Objective:
Give the number of lines in the data that hold the string "scene". Nothing else is needed.

Information provided:
######
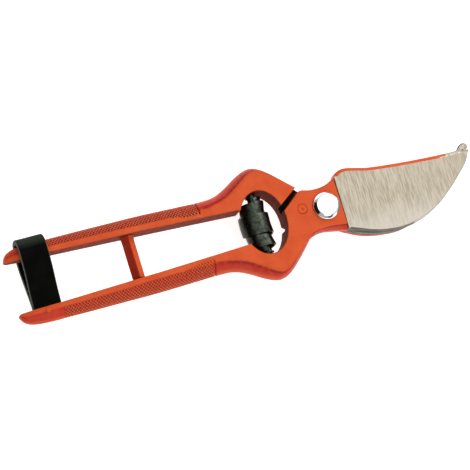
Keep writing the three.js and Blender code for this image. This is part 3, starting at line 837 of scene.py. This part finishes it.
def counter_blade():
    """The hooked counter blade behind, enamelled on its back and side in a darker tone as painted shade, its
    outside and tip rim near black as painted shade.
    """
    outline = counter_clockwise([*smooth(HOOK_BACK, 132), *smooth(HOOK_EDGE, 132)])

    def chamfer(x):
        return min(0.15 * (x - NECK_X), 1.1, 0.1 * (74.3 - x))

    def ring(share, lift):
        moved = inset(outline, lambda x, y: chamfer(x) * share)
        return [(mx, my, lift + HOOK_BASE + HOOK_RISE * x) for (x, _), (mx, my) in zip(outline, moved)]

    rings = [ring(share, lift) for share, lift in ((1.1, 0.0), (0.85, 0.2), (0.15, 1.15), (0.0, 1.4))]
    rings += [[(x, y, z) for x, y in outline] for z in (HOOK_STRIP, -0.3)]
    edge = inset(outline, lambda x, y: 0.1 + 0.35 * ease(66, 70, x))
    rings.append([(x, y, -LAP_GAP) for x, y in edge])
    obj = raw("counter_blade_forged", skin(rings))
    for m in (BLADE, HOOK_PAINT, EDGE_SHADE):
        obj.data.materials.append(m)
    # Painted shade: the whole hook takes the enamel's darker chamfer tone.
    mark(obj, "chamfer", [1.0] * len(obj.data.vertices))
    for face in obj.data.polygons:
        x, _, z = face.center
        side = len(face.vertices) == 4
        outer = side and face.normal.y < 0.1
        if outer or face.normal.z < -0.5:
            face.material_index = 1
        # Painted shade: the sides near the tip and the outside above the enamel near black.
        if side and z > HOOK_STRIP and (x > 67 or outer):
            face.material_index = 2
    finish_piece(obj, BACK, "counter_blade", sharp=25)


front_blade()
counter_blade()


# ---------------------------------------------------------------- pivot
SEAT = HALF + 0.05  # the head rests here, and the washer as far behind
NUT_FLATS, NUT_CORNERS = 6.5, 4.6  # half the width across flats, and the radius where the hexagon begins


def hexagon(angle, r):
    """The nut's radius: round inside and six-sided outside."""
    side = math.tau / 6
    local = (angle + side / 2) % side - side / 2
    return r if r < NUT_CORNERS else min(r, NUT_FLATS / math.cos(local))


def pivot():
    """The bolt with its bevelled head in front, and the washer and nut behind."""
    shank = [(3.4, -SHEAR_Z), (4, -SHEAR_Z + 0.6), (4, SEAT), (6.1, SEAT)]
    head = [
        (6.1, SEAT), (6.2, SEAT + 0.1), (6.2, SEAT + 0.62), (5.9, SEAT + 1.05), (4.9, SEAT + 2.2),
        (4.6, SEAT + 2.35), (0, SEAT + 2.4),
    ]
    profile = [*shank, *rounded(head, 0.18, 3)[1:-1], (NIB, head[-1][1])]
    bolt = raw("pivot_bolt_turned", turned(profile, 128))
    finish_piece(bolt, FRONT, "pivot_bolt", CHROME, sharp=50)
    top = -SEAT
    low = top - 1.2
    washer_profile = [(4.3, top), (6.75, top), (7, top - 0.25), (7, top - 0.95), (6.75, low), (4.3, low)]
    washer = raw("pivot_washer_stamped", tube(washer_profile))
    finish_piece(washer, FRONT, "pivot_washer", ZINC)
    high = top - 1.25
    nut_profile = [
        (4.1, high - 0.35), (4.5, high), (6.6, high), (7.05, high - 0.3), (7.6, high - 0.75),
        (7.6, high - 2.75), (7.05, high - 3.2), (6.6, high - 3.5), (4.5, high - 3.5), (4.1, high - 3.15),
    ]
    nut = raw("pivot_nut_forged", tube(nut_profile, hexagon))
    finish_piece(nut, FRONT, "pivot_nut", ZINC, sharp=28)


pivot()


# ---------------------------------------------------------------- spring, studs and bar
SPRING = {"x": -32.1, "bow": 2, "turns": 2, "thick": 0.85, "width": 9.2, "end": 4, "reach": 12.2}
SPRING_STEPS = 420
RIBBON_CORNER = 0.2
# Over the turns from the ribbon's middle: the coil's radius, in the lower half (below 0) and the upper one.
COIL_RADIUS = through([
    (-2, 3.7), (-1.75, 3.75), (-1.25, 4.9), (-1, 5.2), (-0.75, 5.3), (-0.5, 5.85), (-0.25, 6.5), (0, 6.5),
    (0.25, 6.4), (0.5, 5.85), (0.75, 5.1), (1, 5.2), (1.25, 5.3), (1.5, 4.5), (1.75, 3.7), (2, 3.7),
])
# And how far along the barrel the ribbon lies, the same in both halves.
COIL_PLACE = through([
    (0, 0), (0.25, 0.4), (0.5, 4.3), (0.75, 6.3), (1, 6.75), (1.25, 7.1), (1.5, 8.7), (1.75, 9.9), (2, 10.2),
])


def volute_spring():
    """A ribbon wound as a double cone, widest in the middle, its axis a little bowed."""
    s = SPRING
    h, c = s["thick"] / 2, RIBBON_CORNER
    rings = []
    for i in range(SPRING_STEPS + 1):
        t = -s["turns"] + 2 * s["turns"] * i / SPRING_STEPS
        mid = COIL_RADIUS(t)
        w = (s["width"] + (s["end"] - s["width"]) * abs(t) / s["turns"]) / 2
        middle = math.copysign(1, t) * COIL_PLACE(abs(t))
        angle = math.tau * (t + 0.25)  # the middle of the ribbon lies to the front
        sin, cos = math.sin(angle), math.cos(angle)
        outer = [(h, c - w), (h, 0), (h, w - c), (h - c, w), (c - h, w)]
        inner = [(-h, w - c), (-h, 0), (-h, c - w), (c - h, -w), (h - c, -w)]
        ring = []
        for dr, dy in outer + inner:
            y = middle + dy
            r = mid + dr
            ring.append((s["x"] + s["bow"] * (y / s["reach"]) ** 2 + r * cos, y, r * sin))
        rings.append(ring)
    obj = raw("volute_spring_wound", skin(rings))
    finish_piece(obj, None, "volute_spring", BLUED, sharp=50)
    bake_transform(obj)


def stud(name, node, body, over):
    """A turned stud from inside the spring's end coil into a bow, with a collar against the bow."""
    wall = SPRING["reach"] + 0.15
    low, high = 7.6, 19
    line = [
        (0, low), (1.6, low), (2.1, 8.1), (2.1, wall), (2.7, wall), (2.7, wall + 0.7), (1.8, wall + 0.7),
        (1.8, high), (0, high),
    ]
    obj = raw(name, spun(line, 0.15, 2, 48))
    obj.data.transform(Matrix.Translation((STUD_X, 0, 0)) @ Matrix.Rotation(math.pi / 2, 4, "X"))
    if over:
        turn_over(obj)
    finish_piece(obj, body, node, BLUED)


BAR_REACH = 4.2 / math.sqrt(2)  # half the bar's diagonal
BAR_CORNER = 0.35
BAR_FLARE = ((0, 0.6), (0.25, 0.432), (0.6, 0.27), (1.1, 0.132), (1.7, 0.048))
BAR_STRAIGHT = 2.8  # the flare ends this far below the handle
BAR_PEG = 1.5


def stop_bar():
    """A square bar set corner forward, with softened corners, a flared foot and a round peg."""
    flare = BAR_FLARE[0][1]
    top = INNER(BAR_X + BAR_REACH + flare) - 0.05
    bottom = -INNER(BAR_X + BAR_REACH) + 0.5

    def ring(y, r):
        out = []
        for k in range(4):
            a = math.pi / 2 * k
            for side in (-1, 0, 1):
                spread = BAR_CORNER / r * side * 0.8
                rr = r - (BAR_CORNER * 0.42 if side == 0 else BAR_CORNER * 0.62)
                out.append((BAR_X + rr * math.cos(a + spread), y, rr * math.sin(a + spread)))
        return out

    foot = top - BAR_STRAIGHT
    run = bottom + 0.5 - foot
    rings = [ring(top - below, BAR_REACH + more) for below, more in BAR_FLARE]
    rings += [ring(foot + run * k / 6, BAR_REACH) for k in range(7)]
    rings += [ring(bottom + 0.15, BAR_REACH - 0.2), ring(bottom, BAR_REACH - 0.5)]
    obj = raw("stop_bar_painted", skin(rings))
    combine(obj, peg(BAR_X, top - 1, top + 3.6, BAR_PEG), "UNION")
    # Painted shade: the bar's left half takes the darker chamfer tone and some of the wall's.
    for name, amount in (("chamfer", 1.0), ("wall", 0.3)):
        mark(obj, name, [amount if v.co.x < BAR_X + 0.15 else 0.0 for v in obj.data.vertices])
    finish_piece(obj, BACK, "stop_bar", PAINT, sharp=38)


volute_spring()
stud("lower_spring_stud_turned", "lower_spring_stud", FRONT, False)
stud("upper_spring_stud_turned", "upper_spring_stud", BACK, True)
stop_bar()


# ---------------------------------------------------------------- leather loop and its rivet
def strap_line():
    """The middle of the leather as (across the tool, height), from tail to tail round the upper handle."""
    s = STRAP
    wall = s["handle_half"] + s["gap"] + s["thick"] / 2
    together = s["thick"] / 2 + s["between"]
    crown = s["handle_top"] + s["gap"] + s["thick"] / 2
    turn_at = 13
    half = [
        (s["foot"], together), (s["mouth"] - 1.6, together), (s["mouth"], together + 0.15), (-2, 2.9),
        (5, 5), (10, wall - 0.15), (turn_at, wall + 0.1),
    ]
    for degrees in (20, 40, 60, 78):
        t = math.radians(degrees)
        rise = (crown - turn_at) * math.sin(t) ** 0.9
        half.append((turn_at + rise, (wall + 0.1) * math.cos(t) ** 0.85))
    return even(smooth([*half, (crown, 0), *[(y, -z) for y, z in half[::-1]]], 240), 181)


EDGE = 0.38  # how far the cut edges are rounded over
WIDTH_STEPS = 16
WAVE, BULGE = 0.12, 0.07  # unevenness of the leather's edges and of its surface


def strap():
    """The leather loop, swept along its middle line with rounded cut edges."""
    line = strap_line()
    x0, x1, half = STRAP["x0"], STRAP["x1"], STRAP["thick"] / 2
    wide = x1 - x0 - 2 * EDGE
    row = [(x0 + EDGE + wide * k / WIDTH_STEPS, half, 0.0) for k in range(WIDTH_STEPS + 1)]
    low, lower = half - EDGE * 0.3, half - EDGE
    right = [(x1 - EDGE * 0.3, low, 1.0), (x1, lower, 1.0), (x1, -lower, 1.0)]
    left = [(x0 + EDGE * 0.3, low, 1.0), (x0, lower, 1.0), (x0, -lower, 1.0)]
    rings, cuts = [], []
    for i, (y, z) in enumerate(line):
        (ay, az), (by, bz) = line[max(i - 1, 0)], line[min(i + 1, len(line) - 1)]
        along = Vector((by - ay, bz - az)).normalized()
        out = Vector((-along.y, along.x))
        ring = []
        wave = WAVE * noise.noise(Vector((y * 0.13, z * 0.13, 3.7)))
        for side, across in ((1, row + right), (-1, row[::-1] + left)):
            for x, h, cut in across:
                bulge = BULGE * noise.noise(Vector((x * 0.2, y * 0.2, z * 0.2 + 11 * side)))
                p = Vector((y, z)) + out * (side * h + bulge)
                ring.append((x + wave, p.x, p.y))
                cuts.append(cut)
        rings.append(ring)
    obj = raw("strap_leather", skin(rings))
    mark(obj, "cut", cuts)
    finish_piece(obj, LOOP, "strap", LEATHER, sharp=60, weighted=False)


def rivet():
    """A rivet through the lower handle and the strap's tails, peened at both ends."""
    half = [(0.9, 4.65), (1.1, 4.7), (0.8, 4.92), (0, 5.0)]
    line = [(r, -z) for r, z in half[::-1]] + half
    obj = raw("strap_rivet_peened", spun(line, 0.15, 3, 40))
    obj.data.transform(Matrix.Translation((RIVET_X, RIVET_Y, 0)))
    finish_piece(obj, FRONT, "strap_rivet", PAINT)


strap()
rivet()


# ---------------------------------------------------------------- floor and light
FLOOR_HALF, FLOOR_LOW, FLOOR_TOP = 3000, -8, -0.2
FLOOR_GLOW = 0.84


def floor():
    """A plain pale floor just under the end of the bolt."""
    n = Nodes("pale_floor", Roughness=0.85, Emission_Color=(1, 1, 1, 1), Emission_Strength=FLOOR_GLOW)
    shade = n.noise(120, 2)
    n.drive(Base_Color=n.mix(n.span(shade, 0.3, 0.7), (0.56, 0.56, 0.56), (0.59, 0.59, 0.59)))
    f = FLOOR_HALF
    obj = raw("floor", column([(-f, -f), (f, -f), (f, f), (-f, f)], FLOOR_LOW, FLOOR_TOP))
    obj.data.transform(Matrix.Scale(MM, 4))
    obj.data.materials.append(n.material)


def area_light(name, at, size, power):
    """A soft light that faces the shears."""
    data = bpy.data.lights.new(name, "AREA")
    data.shape = "RECTANGLE"
    data.size, data.size_y = size
    data.energy = power
    obj = bpy.data.objects.new(name, data)
    bpy.context.scene.collection.objects.link(obj)
    obj.location = at
    obj.rotation_euler = (-Vector(at)).to_track_quat("-Z", "Y").to_euler()


SURROUND = 0.5  # brightness of the white surroundings
DARKEST = 0.02  # share of it left in a dark corner
DARK_CORNERS = (((-0.97, 0.1, 0.14), 0.72), ((0.35, -0.93, 0.12), 0.9))  # direction, and cosine at its edge
CORNER_FADE = 0.12


def world():
    """Soft white surroundings, with two dark studio corners low down."""
    w = bpy.data.worlds.new("studio")
    bpy.context.scene.world = w
    w.use_nodes = True
    tree = w.node_tree
    background = tree.nodes["Background"]
    background.inputs["Strength"].default_value = SURROUND
    way = tree.nodes.new("ShaderNodeTexCoord").outputs["Generated"]
    corners = []
    for direction, close in DARK_CORNERS:
        dot = tree.nodes.new("ShaderNodeVectorMath")
        dot.operation = "DOT_PRODUCT"
        tree.links.new(way, dot.inputs[0])
        dot.inputs[1].default_value = Vector(direction).normalized()
        spot = tree.nodes.new("ShaderNodeMapRange")
        tree.links.new(dot.outputs["Value"], spot.inputs["Value"])
        spot.inputs["From Min"].default_value = close
        spot.inputs["From Max"].default_value = close + CORNER_FADE
        corners.append(spot.outputs[0])
    dark = tree.nodes.new("ShaderNodeMath")
    dark.operation = "MAXIMUM"
    for corner, socket in zip(corners, dark.inputs):
        tree.links.new(corner, socket)
    tone = tree.nodes.new("ShaderNodeMapRange")
    tone.inputs["To Min"].default_value = 1.0
    tone.inputs["To Max"].default_value = DARKEST
    tree.links.new(dark.outputs[0], tone.inputs["Value"])
    tree.links.new(tone.outputs[0], background.inputs["Color"])


floor()
world()
area_light("key", (0.95, 0.75, 0.85), (1.0, 1.0), 15)
area_light("fill", (-0.1, -1.3, 0.75), (1.2, 0.8), 7.5)
area_light("top", (0.1, 0.2, 1.5), (1.4, 1.4), 8)
bpy.context.scene.view_settings.view_transform = "Standard"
######
Solution:
4